2. When the appeal was taken up Shri S.V. Pande. Assistant Manager, appearing on behalf of the respondent, pleads an adjournment since the consultant is out of station. Normally I would have granted adjournment that since the matter is covered by the judgment of the Allahabad High Court. I feel that it is not necessary to keep the appeal pending.

3. In this case the respondent was engaged in the manufacture of processed and prepared foods classifiable under Chapters 20 & 22 of the Central Excise Tariff Act which are marketed under brand name NOGA. They were availing the Modvat. credit facility. By Notification 19/91 dated 25.7.1991 the product falling under Chapter Sub-heading 2001.10 was exempted from payment of duty. By another Notification 87/91 dated 11.9.1991 fruit pulp based drinks falling under Sub-heading 2202.90 were exempted from the whole of duty. A show cause notice was issued on 9.3.1992 on the ground that Modvat credit was not available under Rule 57C of the Modvat Rules and they demanded duty of Rs. 18,745.85/-. The Assistant Collector by the Order-in-Original had held that the credit was available on inputs if it is used in the manufacture of only final dutiable product.

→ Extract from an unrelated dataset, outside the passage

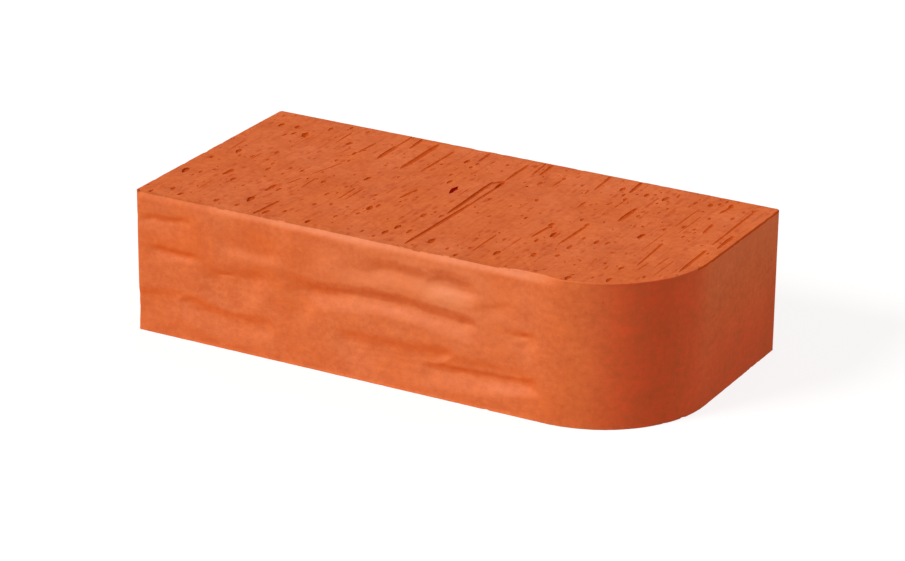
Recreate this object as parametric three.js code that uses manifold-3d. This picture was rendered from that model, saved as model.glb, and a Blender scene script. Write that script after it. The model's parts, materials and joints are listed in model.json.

In this case final product is exempted and hence credit could not be availed of, He also relied on the decision . The assessee/respondent filed an appeal to the Collector (Appeals). Indore who by the impugned order following the decision of the Tribunal in Vipro Information Technology allowed the appeal of the assessee. Subsequent to this the Allahabad High Court had occasion to deal with the same matter in the case of Super Cassettes Industries Ltd. v. Union of India . In paragraph 11 of this judgment the Court has held as follows:–

As already stated, Rule 57C clearly states that no credit of duty paid on inputs shall be allowed if the final product is exempt from the whole of the duty of excise leviable thereon or is chargeable to nil rate of duty. This provision clearly contemplate a situation like the one before us. There is another provision in Rule 571 where the officer can demand the reversal of the credit which has been taken on account of an error, omission or misconstruction. It was contended that when the credit was taken the final product was not exempted from excise duty and it is only subsequently that the final product became exempt from excise duty and therefore, Rule 57C was not attracted. This contention is not correct. The whole scheme is in respect of excisable goods and, therefore, if the product is exempted from excise duty from a particular date the Modvat credit taken in respect of inputs which are in stock has to be reversed. Even the inputs that have been used in the manufacture of final products which have become exempt from excise duty, Modvat credit in respect of such inputs also becomes inadmissible and will have to be reversed. In my view there is no warrant for the view that Modvat credit once availed by making the necessary entries is irrecoverable. This amount to unjust enrichment and cannot be conceived of in the light of the rules on the subject. I am, therefore, of the view that the debit entries made by the petitioner for reversing the modvat credit availed by it were in compliance of its legal obligation and it cannot be said that by making such entries the petitioner has made any illegal payment to the Union of India. On the other hand the net result is that the Union of India has received only what it was unjustly entitled to receive i.e. the duty on the inputs. What was exempt from excise duty was only the final product and not the inputs.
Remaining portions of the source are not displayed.